The important point, and it goes against the core of Dreams Rewired’s thesis, is that our contemporary life-world has fundamentally changed and does not constitute a continuous development of the past. However much our hyper-connected realities resemble a globalization dreamt of at the dawn of the twentieth–century, today’s intensified colonization of everyday life is enough to make Max Horkheimer and Theodor Adorno blush. Such an order asks whether an outside, an escape, can ever truly exist. As such, it brings me back to the question of dreams.

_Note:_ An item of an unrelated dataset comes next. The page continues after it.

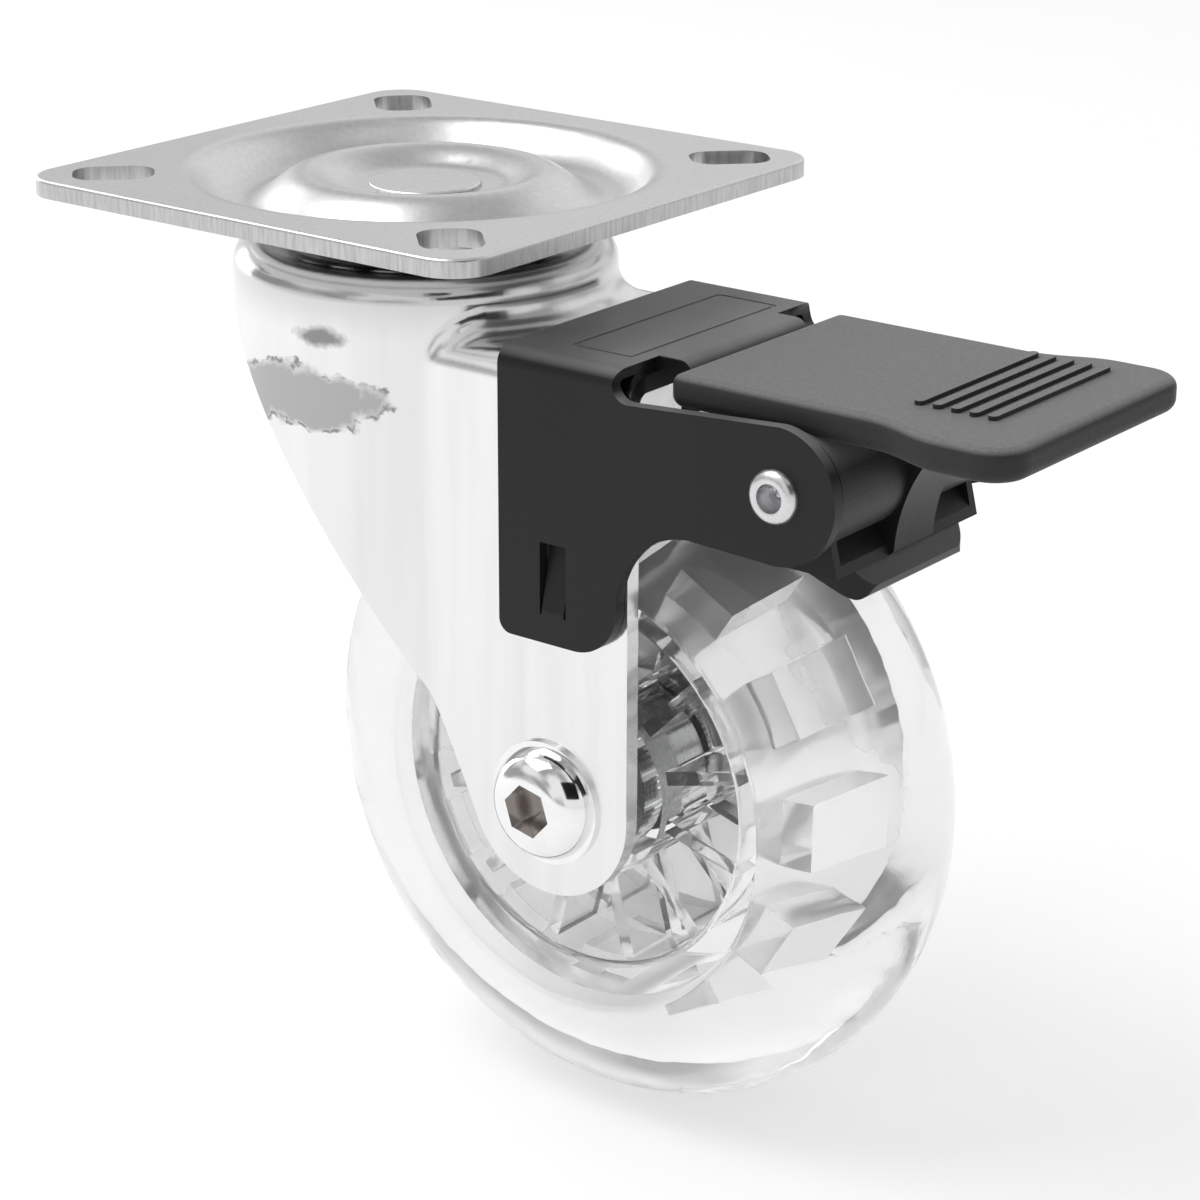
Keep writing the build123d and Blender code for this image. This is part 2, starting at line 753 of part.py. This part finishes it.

Dreams allow the imaginary to process desire; they are subjective visual phenomena that evade empirical measure, obviate rational thought, and open the mind’s eye to contemplate seemingly unrealizable visions for new collective experience. As Jonathan Crary writes, “[dreams] may well be the vehicles of wishes, but the wishes at stake are the insatiable human desires to exceed the isolating and privatizing confines of the self.” Modernity may have struggled to reduce people to numbers, but it also drew with it the 19th–century dream of emancipation from exploitive labor, colonial subjugation, racial oppression, and gender disparity. These were the very struggles that animated the 20th–century through the 1970s until the information economy’s counter-revolution depoliticized such hopes in favor of the alienated narcissism that digital connectivity promises, a poor substitute for the face-to-face collective real, existing social movements achieved, however fleetingly. Dreams Rewired beautifully notes, “[we] ride, on electric pavements, into the future” only to ask “[but] if we could see what is in store for us, could we refuse it?” In fact, technologies do not map their own destinies; social practice does. If dreams are responsibility’s host, then, the real question is: in a global culture that strives to transform individuals into statistics, political actants into inventive consumers, and sleepers into potential workers, where, in the end, do we dream?